HOW THE DESIGN EVOLVED
Several key decisions shaped the final product. Anonymity became non-optional after users shared that optional anonymity still made them hesitant. Early instructional flows were softened into more conversational guidance. The color system was refined to be more intuitive, supported by clearer copy and visuals.
These changes helped WAIS feel less like a tool that tells users what to do, and more like a space that supports how people naturally think and collaborate.
Hi-fi iteration v1
Hi-fi iteration v2
VALIDATION
We tested WAIS with around six to ten users from different professional backgrounds, including software engineers, QA, and designers. Feedback highlighted how the structure changed the tone of discussions and made participation feel more balanced.
Some users shared that the experience helped them see discussions differently, and that it made brainstorming feel more focused and efficient.
REFLECTION AND FUTURE PLAN
WAIS is an active, ongoing project released on the App Store on January 27, 2026. Alongside continued product development, we are applying WAIS to the Apple Developer Academy's entrepreneurship program to explore its potential not only as a product, but also as a business, with guidance from industry experts and access to early-stage funding.

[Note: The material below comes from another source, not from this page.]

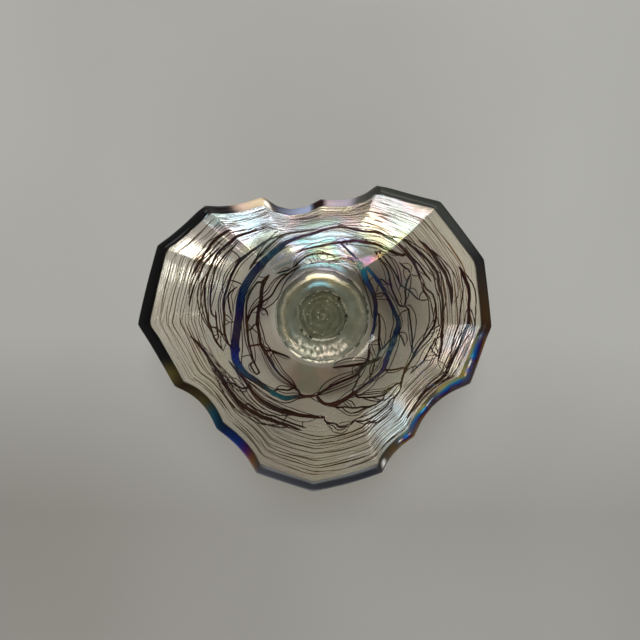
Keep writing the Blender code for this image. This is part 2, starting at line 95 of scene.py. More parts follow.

On the product side, we are refining both technical and design aspects, including expanding ideation presets, introducing user accounts, improving summarization, and strengthening the model that supports session flow. Rather than treating WAIS as finished, we see it as a system that evolves through continuous testing and iteration, shaped by real team usage while staying true to its core values of clarity, safety, and honesty in collaboration.